I mean no disrespect to our cinema. It's our biggest cultural export, and perhaps our most entertaining one at that. Images of the Indian parliament and ministers hurling shoes at each other may rarely make it to the top of international headlines, but when Aishwarya Rai walks the red carpet at Cannes, the world sits up to take notice. Such is the power of our celebrities. Beauty over politically- flung footwear.

At the moment, we're shooting for episodes for a Bollywood show for the Zee network. We interview stars about their films. It's perhaps the first show , where I'm forced (by the show's format) to ask questions about the script,film,scenes (yawn!) and other things related directly to the movie making process. And yet somehow actors tirelessly repeat amusing stories about the process of putting together that film interview after interview. The very latest was a story about how a scene had to stop because a cow began giving birth on set! The film in question being My friend Pinto, the actors in question....were very amused!

I like that i have access to some of the most coveted people in this country. And i like that, I know some of them really well. Because the nicest moments are when the camera isn't rolling. Then it's just a bunch of young people having fun... and that's always a super thing!

P! :)

Wednesday, June 22, 2011

Air hostess, air hostiles!

“They’re not air hostesses, they’re air hostiles!”

And so it began. The journey from Mumbai to Toronto for IIFA 2011.

Air India might not be your airline of choice for the terrible word-of-mouth they’ve got over the years. You almost imagine air hostiles (kinda love that term) flinging shoes at you, refusing as much as a glass of water and pretty much threatening to throwing you out , should you ask them to get you anything. God forbid, THAT’S not their job.

Oh wait, it is! Only no one’s told them.

No such drama on this flight though. I hate to admit it, but this Air India flight is a revelation. But I’ll get to the good part in a bit. Gotta check-in first.

I am greeted by a woman at the counter. Mid forties, usual grumpy -ground staff demeanor with a I-can’t-believe-I’m-still-doing-this written all over her face kinda thing. You get the picture.

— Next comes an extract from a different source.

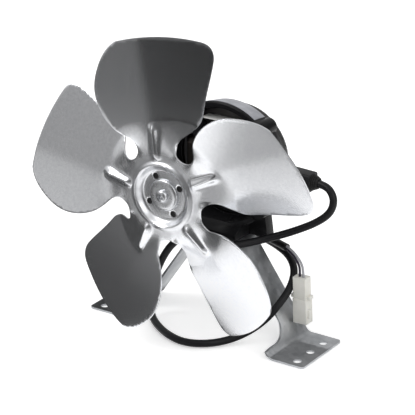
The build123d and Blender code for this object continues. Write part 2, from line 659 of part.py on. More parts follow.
# Folded foot bracket from one strip of sheet
slope = math.radians(leg_angle)
pad_under_z = pad_top_z - sheet
fold_x = shoulder_x - sheet / 2 * math.tan(math.radians(90 - leg_angle) / 2)
ankle_x = fold_x + (pad_top_z - sheet) * math.tan(slope)
with BuildPart() as bracket:
    with BuildSketch(Plane.XZ.offset(-bracket_front_y - bracket_width)):
        with BuildLine() as fold:
            half = FilletPolyline((0, pad_top_z - sheet / 2), (fold_x, pad_top_z - sheet / 2),
                                  (ankle_x, sheet / 2), (foot_end_x, sheet / 2),
                                  radius=[shoulder_radius - sheet / 2, foot_bend_radius + sheet / 2])
            mirror(half, about=Plane.YZ)
        trace(line_width=sheet)
    extrude(amount=bracket_front_y + bracket_width - foot_front_y)
    with BuildSketch(Plane.YZ.offset(-foot_end_x - 1)):
        with BuildLine():
            edge = foot_lip_z + 0.6
            Line((foot_front_y - 1, foot_lip_z), (foot_front_y, foot_lip_z))
            Spline((foot_front_y, foot_lip_z), (-15.4, edge), (-8.2, edge + 0.1), (-2.1, 6.9), (1.6, 9.5), (4.6, 14),
                   tangents=[(1, 0.1), (0.25, 1)])
            Line((4.6, 14), (bracket_front_y, pad_top_z + 1))
            Line((bracket_front_y, pad_top_z + 1), (foot_front_y - 1, pad_top_z + 1))
            Line((foot_front_y - 1, pad_top_z + 1), (foot_front_y - 1, foot_lip_z))
        make_face()
    extrude(amount=2 * foot_end_x + 2, mode=Mode.SUBTRACT)
    with BuildSketch(Plane.XY.offset(-1)):
        for side in (-1, 1):
            with Locations(*[(side * foot_hole_x, foot_hole_pitch * k) for k in (-1, 0, 1)]):
                Circle(foot_hole_radius)
    extrude(amount=sheet + 2, mode=Mode.SUBTRACT)
    with BuildSketch(Plane.XY.offset(pad_under_z - 1)):
        with Locations((-pad_screw_x, pad_screw_y), (pad_screw_x, pad_screw_y)):
            Circle(pad_screw_radius + 0.2)
    extrude(amount=sheet + 2, mode=Mode.SUBTRACT)
    corners = bracket.edges().filter_by(Axis.Z).filter_by_position(Axis.X, foot_end_x - 0.1, foot_end_x + 0.1)
    corners += bracket.edges().filter_by(Axis.Z).filter_by_position(Axis.X, -foot_end_x - 0.1, 0.1 - foot_end_x)
    fillet(corners, radius=2.5)
bracket.part.label = "bracket"

with BuildPart() as bracket_washers:
    with BuildSketch(Plane.XY.offset(pad_under_z)):
        for side in (-1, 1):
            with Locations((side * pad_screw_x, pad_screw_y)):
                Circle(pad_screw_head_radius)
                Circle(pad_screw_radius + 0.1, mode=Mode.SUBTRACT)
    extrude(amount=-spring_washer_thickness)
bracket_washers.part.label = "bracket_washers"

with BuildPart() as bracket_screws:
    head_z = pad_under_z - spring_washer_thickness
    with BuildSketch(Plane.XY.offset(head_z)):
        with Locations((-pad_screw_x, pad_screw_y), (pad_screw_x, pad_screw_y)):
            Circle(pad_screw_head_radius)
    extrude(amount=-pad_screw_head_height)
    with BuildSketch(Plane.XY.offset(head_z)):
        with Locations((-pad_screw_x, pad_screw_y), (pad_screw_x, pad_screw_y)):
            Circle(pad_screw_radius - screw_gap)
    extrude(amount=pad_top_z + pad_screw_depth - 0.5 - head_z)
    with BuildSketch(Plane.XY.offset(head_z - pad_screw_head_height)):
        with Locations((-pad_screw_x, pad_screw_y), (pad_screw_x, pad_screw_y)):
            RegularPolygon(1.7, 6)
    extrude(amount=1.6, mode=Mode.SUBTRACT)
bracket_screws.part.label = "bracket_screws"

# Cable: out of the plug, down past the bracket's shoulder, round on the floor and up to the rear
cable_route = [(plug_end_x - 1, plug_y, plug_middle_z), (63.4, plug_y, plug_middle_z), (70.4, 31.6, 100.4),
               (74.6, 29.6, 94.2), (72.2, 28.4, 85.8), (63.4, 26.8, 78.2), (50.5, 24.4, 71), (38.4, 20.6, 65.6),
               (27.8, 12, 62.6), (18.6, 1, 61.2), (7.5, -4.4, 61.6), (-4.5, -5.4, 63.2), (-17.5, -4.6, 61.6),
               (-28.4, -3.2, 53.4), (-36.6, -2.8, 41.5), (-41.8, -2.8, 30), (-45.2, -4, 18.6), (-43.6, -8.3, 8.4),
               (-38.5, -14, 2.9), (-27.6, -23, 2.6), (-13.8, -31, 2.6), (1, -35, 2.6), (14.2, -30, 2.6),
               (24.4, -18.8, 3), (34, -9, 7.6), (43, -1.6, 15.8), (48.8, 5, 25.4), (50.2, 16.2, 32.6),
               (48.4, 25.6, 41.2), (39.4, 33.6, 46.8), (27, 38.6, 49.4), (13.3, 44.1, 49.6), (0, 50.8, 49.6),
               (-14, 58.4, 49.8), (-29.6, 62.6, 50.2), (-44.4, 57.4, 51), (-51.4, 43.2, 52.2), (-44, 28.6, 53.6),
               (-28.6, 26.4, 54.8), (-14.4, 31.4, 55.4), (-2, 38, 55), (8.6, 41, 54), (18, 38.2, 54),
               (28.6, 33.4, 54.6), (39.6, 29.2, 54.6)]
dark_wire_route = [(39.93, 29.07, 53.7), (44.2, 27.4, 52.4), (49.4, 25.2, 49.8), (53.6, 22.4, 47),
                   (55.8, 19.2, 44.2), (56.2, 19, 35.6)]
light_wire_route = [(39.93, 29.07, 55.5), (44.8, 27.2, 54.6), (50.8, 25, 51.6), (55.8, 22.2, 48.4),
                    (58.5, 19.2, 44.6), (59, 19, 35.6)]


def cord_fillets(points):
    """Bend radii that leave a straight bit in each run."""
    radii = []
    for a, b, c in zip(points, points[1:], points[2:]):
        before = Vector(*b) - Vector(*a)
        after = Vector(*c) - Vector(*b)
        half = math.radians(before.get_angle(after)) / 2
        radii.append(round(0.45 * min(before.length, after.length) / math.tan(half), 2))
    return radii


def cord(points, diameter):
    """Round cord that follows a path of runs and bends."""
    with BuildLine() as path:
        FilletPolyline(*points, radius=cord_fillets(points))
    start = Vector(*points[1]) - Vector(*points[0])
    with BuildSketch(Plane(origin=points[0], z_dir=start)) as section:
        Circle(diameter / 2)
    sweep(section.sketch, path=path.wires()[0])
    return path


with BuildPart() as cable:
    cable_path = cord(cable_route, cable_diameter)
cable.part.label = "cable"

with BuildPart() as wire_dark:
    dark_path = cord(dark_wire_route, wire_diameter)
wire_dark.part.label = "wire_dark"

with BuildPart() as wire_light:
    light_path = cord(light_wire_route, wire_diameter)
wire_light.part.label = "wire_light"

# Two-pole connector on the end of the wires: a plug set in a socket
lean = math.radians(connector_lean)
upright = (-math.sin(lean), 0, math.cos(lean))
connector_base = Plane(origin=connector_foot, x_dir=(math.cos(lean), 0, math.sin(lean)), z_dir=upright)
pole_x = 1.4
plug_nose = 8.0
nose_gap = 0.1
with BuildPart() as connector_socket:
    with BuildSketch(connector_base):
        RectangleRounded(connector_width, connector_depth, 0.8)
    extrude(amount=connector_socket_height)
    with BuildSketch(connector_base.offset(connector_socket_height)):
        Rectangle(connector_width - 2.4, connector_depth - 2.2)
    extrude(amount=-plug_nose - nose_gap, mode=Mode.SUBTRACT)
    with BuildSketch(connector_base.offset(-0.1)):
        for side in (-1, 1):
            with Locations((side * pole_x, 0)):
                Rectangle(contact_size + 0.6, contact_size + 1.4)
    extrude(amount=connector_socket_height, mode=Mode.SUBTRACT)
    with BuildSketch(connector_base.offset(4)):
        with Locations((connector_width / 2 + 0.6, -1)):
            Rectangle(1.4, 3)
    extrude(amount=6)
connector_socket.part.label = "connector_socket"

with BuildPart() as connector_plug:
    with BuildSketch(connector_base.offset(connector_socket_height + 0.02)):
        RectangleRounded(connector_width - 0.8, connector_depth - 0.8, 0.7)
    extrude(amount=connector_cap_height)
    with BuildSketch(connector_base.offset(connector_socket_height + 0.02)):
        Rectangle(connector_width + 3.4, connector_depth - 3.4)
    extrude(amount=2.2)
    with BuildSketch(connector_base.offset(connector_socket_height + 0.1)):
        Rectangle(connector_width - 2.4 - 2 * nose_gap, connector_depth - 2.2 - 2 * nose_gap)
    extrude(amount=-plug_nose)
    with BuildSketch(connector_base.offset(connector_socket_height + connector_cap_height + 0.1)):
        for side in (-1, 1):
            with Locations((side * pole_x, 0)):
                Circle(wire_diameter / 2 + 0.35)
    extrude(amount=-8, mode=Mode.SUBTRACT)
    with BuildSketch(connector_base.offset(connector_socket_height - plug_nose)):
        for side in (-1, 1):
            with Locations((side * pole_x, 0)):
                Rectangle(contact_size + 0.1, contact_size + 0.1)
    extrude(amount=plug_nose + 7, mode=Mode.SUBTRACT)
connector_plug.part.label = "connector_plug"

with BuildPart() as contacts:
    with BuildSketch(connector_base.offset(2)):
        for side in (-1, 1):
            with Locations((side * pole_x, 0)):
                Rectangle(contact_size, contact_size)
    extrude(amount=connector_socket_height + 4)
contacts.part.label = "contacts"

pieces = [fan, fan_washer, fan_screw, hub_adapter, adapter_grub_screw, rotor_shaft, rotor_core, shaft_slinger,
          front_thrust_washer, rear_thrust_washer, front_bearing, rear_bearing, front_oil_felt, rear_oil_felt,
          front_bearing_retainer, rear_bearing_retainer, front_shield, stator_core, rear_shield, rear_cap,
          tie_bolts, rating_band, cable_plug, strain_relief, bracket, bracket_washers, bracket_screws, cable,
          wire_dark, wire_light, connector_socket, connector_plug, contacts]

if __name__ == "__main__":
    os.makedirs("parts", exist_ok=True)
    for piece in pieces:
        export_step(piece.part, "parts/" + piece.part.label + ".step")
    for k in range(4):
        coils[k].label = "coil_" + str(k + 1)
        bobbins[k].label = "bobbin_" + str(k + 1)
        export_step(coils[k], "parts/coil_" + str(k + 1) + ".step")
        export_step(bobbins[k], "parts/bobbin_" + str(k + 1) + ".step")
    for name, route, path, width in (("cable", cable_route, cable_path, cable_diameter),
                                     ("wire_dark", dark_wire_route, dark_path, wire_diameter),
                                     ("wire_light", light_wire_route, light_path, wire_diameter)):
        print(name, "radii", cord_fillets(route))
        print(name, "section times length", path.wires()[0].length * math.pi * width**2 / 4)
    print("volumes", cable.part.volume, wire_dark.part.volume, wire_light.part.volume)
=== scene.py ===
"""Looks of the fan motor: finishes, cords and finished copies of the CAD pieces, in plain studio light."""

import json
import math

import bpy
import numpy as np
from mathutils import Matrix, Vector
from mathutils.geometry import delaunay_2d_cdt


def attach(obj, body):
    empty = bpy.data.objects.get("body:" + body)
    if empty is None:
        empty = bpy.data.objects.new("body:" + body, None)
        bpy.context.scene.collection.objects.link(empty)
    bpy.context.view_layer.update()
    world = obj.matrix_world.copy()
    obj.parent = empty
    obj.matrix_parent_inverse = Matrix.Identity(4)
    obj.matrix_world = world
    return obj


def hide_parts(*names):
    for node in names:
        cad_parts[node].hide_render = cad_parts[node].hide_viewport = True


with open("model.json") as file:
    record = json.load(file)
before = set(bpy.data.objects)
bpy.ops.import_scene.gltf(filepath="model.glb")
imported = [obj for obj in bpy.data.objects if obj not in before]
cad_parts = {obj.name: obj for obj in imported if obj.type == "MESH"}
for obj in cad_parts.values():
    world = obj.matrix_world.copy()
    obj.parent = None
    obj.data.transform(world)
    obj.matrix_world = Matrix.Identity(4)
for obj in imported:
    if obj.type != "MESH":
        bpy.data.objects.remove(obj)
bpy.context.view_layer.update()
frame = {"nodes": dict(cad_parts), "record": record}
MM = 0.001

# The fan in millimetres and degrees. Turns run clockwise from straight up, seen from the front.
axis_height = 109.2
hub_y = -50.1  # front of the dished hub plate
web_y = hub_y - 2.5  # front of the flat webs between the blades
sheet = 0.9
sheet_setback = 0.05  # behind the front of the CAD's hub, flush with the CAD's blades
fan_radius = 100.0
blade_count = 5
sector = 360 / blade_count
first_blade_turn = -9.0
notch_radius = 8.1
notch_circle = 37.1
notch_turn = 37.3
shaft_hole_radius = 4.0
vent_count = 4
vent_radius = 2.1
vent_circle = 13.0
vent_turn = 70.0
hub_rim_radius = 23.2
hub_lip_radius = 21.5


class Value:
    """A shader socket that takes part in sums."""

    def __init__(self, finish, socket):
        self.finish = finish
        self.socket = socket

    def __add__(self, other):
        return self.finish.maths("ADD", self, other)

    def __sub__(self, other):
        return self.finish.maths("SUBTRACT", self, other)

    def __rsub__(self, other):
        return self.finish.maths("SUBTRACT", other, self)

    def __mul__(self, other):
        return self.finish.maths("MULTIPLY", self, other)

    __radd__ = __add__
    __rmul__ = __mul__

    def spread(self, low, high):
        """The same value, set out between two numbers."""
        return self * (high - low) + low


class Finish:
    """One material, its shader and the nodes that feed it."""

    def __init__(self, name):
        self.material = bpy.data.materials.new(name)
        self.material.use_nodes = True
        self.tree = self.material.node_tree
        self.shader = self.tree.nodes["Principled BSDF"]

    def feed(self, socket, value):
        if isinstance(value, Value):
            self.tree.links.new(value.socket, socket)
        else:
            socket.default_value = value

    def node(self, kind, settings=None, inputs=None, output=0):
        """New node with its settings and inputs, given as the value of one of its outputs."""
        made = self.tree.nodes.new(kind)
        for name, setting in (settings or {}).items():
            setattr(made, name, setting)
        for socket, value in (inputs or {}).items():
            self.feed(made.inputs[socket], value)
        return Value(self, made.outputs[output])

    def where(self):
        return self.node("ShaderNodeTexCoord", output="Object")

    def maths(self, operation, first, second=0.0):
        return self.node("ShaderNodeMath", {"operation": operation}, {0: first, 1: second})

    def noise(self, scale, stretch=(1, 1, 1), detail=3.0, roughness=0.5):
        place = self.node("ShaderNodeMapping", inputs={"Vector": self.where(), "Scale": stretch})
        return self.node("ShaderNodeTexNoise", output="Fac", inputs={
            "Vector": place, "Scale": scale, "Detail": detail, "Roughness": roughness})

    def layers(self, scale, distortion=0.0, detail=2.0):
        """Stripes that follow each other from front to back."""
        return self.node("ShaderNodeTexWave", {"wave_type": "BANDS", "bands_direction": "Y"}, {
            "Vector": self.where(), "Scale": scale, "Distortion": distortion, "Detail": detail}, "Fac")

    def between(self, low, high, amount):
        """Colour that runs from low to high."""
        low, high = [c if isinstance(c, Value) else (*c, 1) for c in (low, high)]
        return self.node("ShaderNodeMix", {"data_type": "RGBA"}, {0: amount, 6: low, 7: high}, 2)

    def bump(self, height, strength, distance=0.0001):
        self.feed(self.shader.inputs["Normal"], self.node("ShaderNodeBump", inputs={
            "Height": height, "Strength": strength, "Distance": distance}))

    def set(self, **inputs):
        for name, value in inputs.items():
            self.feed(self.shader.inputs[name.replace("_", " ")], value)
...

“Put your bag with handle upside..so it is easy for me to put tag”

I don’t comply. Quite frankly coz it’s hard to understand someone who’s juggling (what I imagine) to be around half a gallon of spit with a pen, all in the same deep cavity called the human mouth.

“Handle up,” she frowns at this point. Enough to let me know that this woman isn’t going to take too kindly to me listening to Colin Hay while I check in. Ear phones out, she has my full attention by this point.

*indescribable mumble

I now have someone from the IIFA team who’s come to my rescue, put the handle in a position that finds the approval of the check- in lady, who as I now understand must have been am army general in a previous life. She certainly has the talent to say “Here’s your boarding pass” with just about the same ferocity as “I’m gonna kill you, you mother F$%^#ng twat”

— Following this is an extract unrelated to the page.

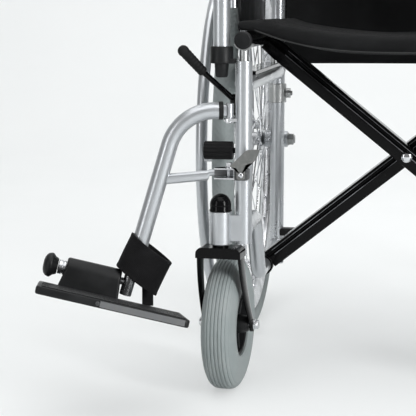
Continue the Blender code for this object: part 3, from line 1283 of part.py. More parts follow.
def side_pieces(paint):
    """Every mesh of one side, as (piece name, mesh, name of the empty that carries it)."""
    table = [
        ("side_frame", side_frame, "silver", "side"), ("push_grip", push_grip, "plastic", "side"),
        ("caster_cap", caster_cap, "gloss", "side"), ("arm_socket", arm_socket, "plastic", "side"),
        ("brake_bracket", brake_bracket, "plastic", "side"), ("legrest_latch", legrest_latch, "zinc", "latch"),
        ("rear_axle", rear_axle, "chrome", "axle_seat"), ("rear_tyre", rear_tyre, "grey", "rear_wheel"),
        ("rear_wheel", rear_wheel, "chrome", "rear_wheel"), ("hand_rim", hand_rim, "silver", "rear_wheel"),
        ("caster_fork", caster_fork, "gloss", "caster"), ("caster_axle", caster_axle, "chrome", "caster_axle_seat"),
        ("caster_core", caster_core, "plastic", "caster_hub"), ("caster_tyre", caster_tyre, "grey", "caster_hub"),
        ("armrest_frame", armrest_frame, "silver", "armrest"), ("arm_pad", arm_pad, "plastic", "armrest"),
        ("side_panel", side_panel, "plastic", "armrest"), ("brake_lever", brake_lever, "gloss", "brake_lever"),
        ("brake_grip", brake_grip, "rubber", "brake_lever"), ("brake_arm", brake_arm, "gloss", "brake_arm"),
        ("brake_shoe", brake_shoe, "rubber", "brake_arm"), ("legrest_hanger", legrest_hanger, "silver", "legrest"),
        ("footplate_tube", footplate_tube, "chrome", "legrest"), ("footplate_knob", footplate_knob, "plastic", "legrest"),
        ("heel_loop", heel_loop, "fabric", "legrest"), ("footplate", footplate, "plastic", "footplate"),
    ]
    return [(name, finished_mesh(make(), name, paint[finish]), pivot) for name, make, finish, pivot in table]


def side_pivots():
    """For each carrying empty of one side: its parent, its place, and whether its meshes use side coordinates."""
    caster = Matrix.Translation((CASTER_X, CASTER_Y, 0)) @ Matrix.Rotation(math.radians(CASTER_TURN_DEG), 4, "Z")
    swing = Matrix.Rotation(math.radians(HANGER_SWING_DEG), 4, "Z")
    inner_up = Matrix.Rotation(math.radians(PLATE_INNER_UP_DEG), 4, "Y")
    at = Matrix.Translation
    return {
        "axle_seat": ("side", at((TYRE_PLANE_X, AXLE_Y, WHEEL_R)), False),
        "rear_wheel": ("side", at((TYRE_PLANE_X, AXLE_Y, WHEEL_R)), False),
        "caster": ("side", caster, False),
        "caster_axle_seat": ("caster", at((0, CASTER_TRAIL, CASTER_R)), False),
        "caster_hub": ("caster", at((0, CASTER_TRAIL, CASTER_R)), False),
        "armrest": ("side", at((ARM_X, 0, ARM_SOCKET_TOP_Z)), True),
        "brake_lever": ("side", at((FRAME_OUTER_X, BRAKE_PIVOT_Y, BRAKE_PIVOT_Z)), True),
        "brake_arm": ("side", at((FRAME_OUTER_X, SHOE_PIVOT_Y, SHOE_PIVOT_Z)), True),
        "latch": ("side", at((LATCH_X, LATCH_FACE_Y, LATCH_Z)), True),
        "legrest": ("side", at((HANGER_PIVOT_X, 0, 0)) @ swing, False),
        "footplate": ("legrest", tilted_hinge() @ inner_up, False),
    }


def assemble_side(label, side_empty, pieces):
    """The empties and nodes of one side."""
    empties = {"side": side_empty}
    offsets = {"side": None}
    for name, (parent, matrix, side_drawn) in side_pivots().items():
        empties[name] = new_empty(f"{label}_{name}_pivot", empties[parent], matrix)
        offsets[name] = matrix.to_translation() if side_drawn else None
    for name, mesh, pivot in pieces:
        place_piece(f"{label}_{name}", mesh, empties[pivot], offsets[pivot])


def over_the_floor(chair):
    """Moves the whole chair along Y so that the origin lies under the middle of its length."""
    bpy.context.view_layer.update()
    reaches = []
    for piece in bpy.context.scene.objects:
        if piece.type == "MESH":
            reaches += [(piece.matrix_world @ vert.co).y for vert in piece.data.vertices]
    chair.location.y -= (min(reaches) + max(reaches)) / 2


def build():
    """The whole chair: two sides, hinged together by the X-brace, and the fabric."""
    for old in list(bpy.data.objects):
        bpy.data.objects.remove(old)
    paint = {
        "silver": new_material("silver_paint", (0.62, 0.64, 0.66), 0.32, 0.55),
        "chrome": new_material("chrome", (0.75, 0.76, 0.78), 0.12, 1.0),
        "zinc": new_material("zinc_plate", (0.50, 0.50, 0.47), 0.40, 0.8),
        "plastic": new_material("black_plastic", (0.022, 0.023, 0.025), 0.45),
        "gloss": new_material("black_enamel", (0.012, 0.012, 0.014), 0.15),
        "rubber": new_material("black_rubber", (0.018, 0.018, 0.018), 0.75),
        "grey": new_material("grey_tyre", (0.30, 0.33, 0.33), 0.70),
        "fabric": new_material("black_nylon", (0.014, 0.014, 0.015), 0.85),
    }
    chair = new_empty("chair", None, Matrix.Identity(4))
    right_foot = Vector((-FRAME_HALF_WIDTH, BRACE_MID_Y, LOWER_RAIL_Z))
    middle = Vector((0, BRACE_MID_Y, BRACE_PIVOT_Z))
    left_foot = Vector((FRAME_HALF_WIDTH, BRACE_MID_Y, LOWER_RAIL_Z))
    fold = new_empty("fold_pivot", chair, Matrix.Translation(right_foot))
    scissor = new_empty("scissor_pivot", fold, Matrix.Translation(middle - right_foot))
    left_hinge = new_empty("left_foot_pivot", scissor, Matrix.Translation(left_foot - middle))
    pieces = side_pieces(paint)
    right = new_empty("right_side", chair, Matrix.Diagonal((-1, 1, 1, 1)))
    left = new_empty("left_side", left_hinge, Matrix.Translation(-left_foot))
    assemble_side("right", right, pieces)
    assemble_side("left", left, pieces)
    bar_y = BRACE_BAR_DEPTH / 2 + SEAT_GAP
    rear_bar = finished_mesh(brace(-1, BRACE_MID_Y + bar_y), "rear_brace", paint["gloss"])
    front_bar = finished_mesh(brace(1, BRACE_MID_Y - bar_y), "front_brace", paint["gloss"])
    place_piece("rear_brace", rear_bar, fold, right_foot)
    place_piece("front_brace", front_bar, scissor, middle)
    place_piece("brace_bolt", finished_mesh(brace_bolt(), "brace_bolt", paint["chrome"]), fold, right_foot)
    for name, side, carrier, offset in (("left", 1, fold, right_foot), ("right", -1, scissor, middle)):
        plug = finished_mesh(rail_plug(side), f"{name}_rail_plug", paint["plastic"])
        place_piece(f"{name}_rail_plug", plug, carrier, offset)
    place_piece("seat_sling", finished_mesh(seat_sling(), "seat_sling", paint["fabric"]), fold, right_foot)
    place_piece("back_sling", finished_mesh(back_sling(), "back_sling", paint["fabric"]), chair)
    over_the_floor(chair)


build()
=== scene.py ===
"""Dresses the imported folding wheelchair: finishes, wheels, fabric, fittings, light and camera.

Lengths are in metres. A side's pieces are drawn with +X outboard and Y = 0 at the front post, as
the CAD draws them, then placed on the left side and mirrored to the right.
"""

import json
import logging
import math
from collections.abc import Callable, Iterable, Sequence
from dataclasses import dataclass
from enum import Enum

import bpy
import numpy as np
from mathutils import Matrix, Vector
from numpy.typing import ArrayLike

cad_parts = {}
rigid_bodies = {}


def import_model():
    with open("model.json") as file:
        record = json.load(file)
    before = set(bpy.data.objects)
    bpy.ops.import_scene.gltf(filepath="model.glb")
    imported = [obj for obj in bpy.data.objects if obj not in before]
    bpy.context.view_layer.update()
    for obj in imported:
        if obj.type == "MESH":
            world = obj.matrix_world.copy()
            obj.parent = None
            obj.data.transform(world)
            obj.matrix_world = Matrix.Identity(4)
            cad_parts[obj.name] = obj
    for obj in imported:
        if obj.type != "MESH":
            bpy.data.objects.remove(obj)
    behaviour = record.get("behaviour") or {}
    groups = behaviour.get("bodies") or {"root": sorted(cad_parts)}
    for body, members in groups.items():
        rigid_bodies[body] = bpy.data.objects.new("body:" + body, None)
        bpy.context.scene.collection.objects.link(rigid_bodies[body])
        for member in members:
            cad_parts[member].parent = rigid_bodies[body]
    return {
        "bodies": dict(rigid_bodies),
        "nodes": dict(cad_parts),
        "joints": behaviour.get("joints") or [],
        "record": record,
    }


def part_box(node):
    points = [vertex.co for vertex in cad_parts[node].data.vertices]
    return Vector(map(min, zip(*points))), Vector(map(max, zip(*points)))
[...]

“Yes Ma’am”, I say. Partly obeying orders, partly smiling. Partly scared I’ve overstepped rank.

Oddly enough I see a sight most travelers may conclude is mythical. She smiles... and asks me to have a good flight. (it’s still an order, of course.)

And I really do!

I’m unsure of why Air India has such bad press. The flight is great. Service is wonderful. The air hostesses are anything but hostile, in fact if anything at all I might break out into a hugging spree when I’m getting off the plane!They’ve been fantastic. Sure there’s Sridevi (minus make up) walking around with hubby Boney in tow…but I can’t blame Air India for that. Can I now?

I’m lucky to be traveling with someone I’ve known for years but never hung out with. I ran into him literally five and three quarter steps away from the plane and then realized on boarding we’re sitting next to each other. In theory he has potential to be a friend. In practice I wouldn’t know because talking to someone who’s asleep 12 out of 16 hours on a flight usually yields very little result. Believe me, I’ve tried!

Anyway, to a happy trip now. Will keep you guys posted on what’s happening at IIFA 2011. You know where to look for that information.